BGS was launched in July 1985 and has been managed by Praveen Kumar and a nine-strong support team since December 2015. Kumar aims to identify small Japanese stocks with above-average prospects for capital growth and looks to hold them for at least three to five years. The fund has an excellent long-term track record and normally trades at a small premium.

Funds targeting the corporate governance reforms

One of the newest and most unusual investment trusts in the sector is the £134m AVI Japan Opportunity Trust (LON:AJOT), which aims to exploit improvements in corporate governance by investing in a concentrated portfolio of small and mid-cap Japanese stocks.

Japan is unusual in that there are some large cross-shareholdings between certain companies that can result in bloated balance sheets with lots of cash and minimal investor scrutiny. Under President Abe’s policy of structural reforms, this poor corporate governance is starting to change, with businesses having to focus more on shareholder returns.

AJOT aims to profit from this trend by adopting a ’friendly activism’ approach, by giving companies an extra nudge in the right direction. This now seems to be paying off with 11 of its 28 holdings announcing share buybacks in the last year and two of its positions moving from being part-owned by Toshiba to fully owned at a large premium to their previous share prices.

A second investment trust is also planning to follow a similar approach.

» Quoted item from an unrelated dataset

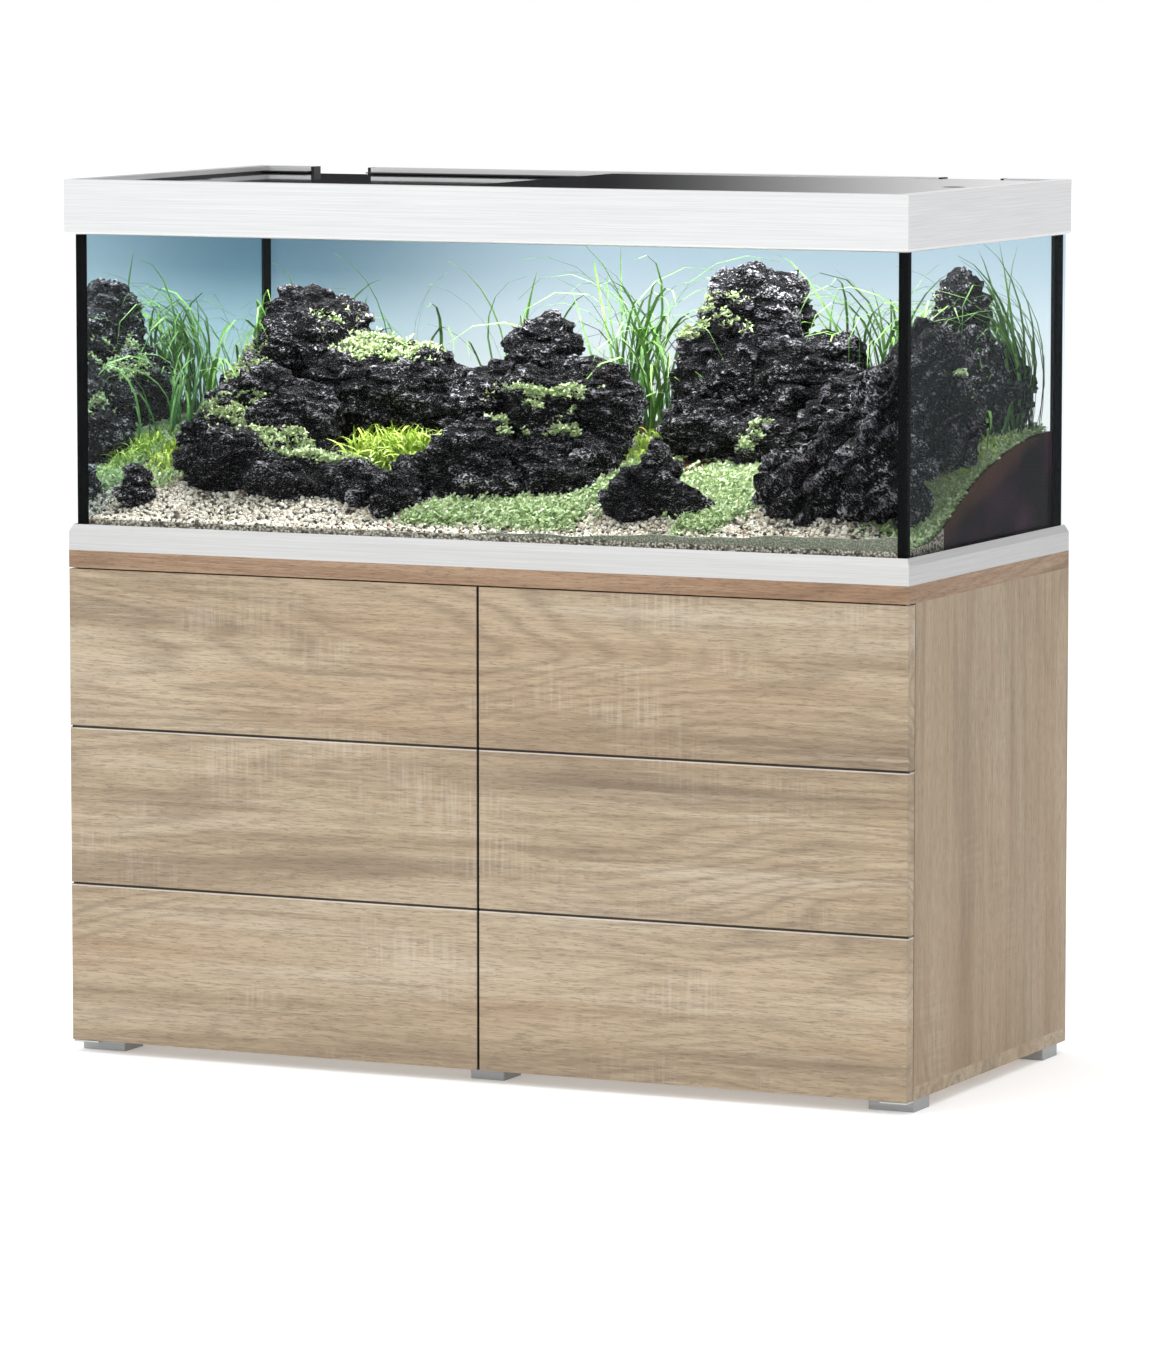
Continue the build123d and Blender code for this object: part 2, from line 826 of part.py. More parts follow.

At time of writing, the Nippon Active Value Fund was hoping to raise £200m to take minority stakes in a concentrated portfolio of up to 20 holdings in undervalued Japanese equities. The manager intends to focus on stocks where cash constitutes a significant proportion of the market cap and where the company has no controlling or majority shareholders.

Many Japanese companies are available at attractive valuations and the structural reforms should help to improve shareholder returns. In the past, the country has mainly been of interest to those looking for capital growth, but the increased focus on dividends could make it a decent option for income investors.


One of the big themes in Japan is the move towards companies becoming more shareholder friendly. This is having an impact on a number of different areas, including the payment of dividends:

“Dividends are becoming a bigger part of the market and dividend-growth prospects look attractive, especially as companies are sitting on large cash piles with 2019 dividends hitting record levels,” says Hughes:

“The pay-out ratio remains at a low base, giving significant scope for year-on-year increases, which could make this market very interesting for income seekers.”

He therefore recommends the £257m Coupland Cardiff Japan Income & Growth Trust (LON:CCJI). Like all investment trusts it has flexibility on its income policy, being able to add to its revenue reserves in good years and draw on them in bad years, thereby delivering consistent dividend growth over time.

CCJI has a concentrated portfolio of 42 different holdings with 35 held for their dividend growth, five for their stable yield and two special situations. The fund is yielding 2.5% and over the last three years has returned 37%, which is almost double the MSCI Japan index. The shares are trading close to NAV.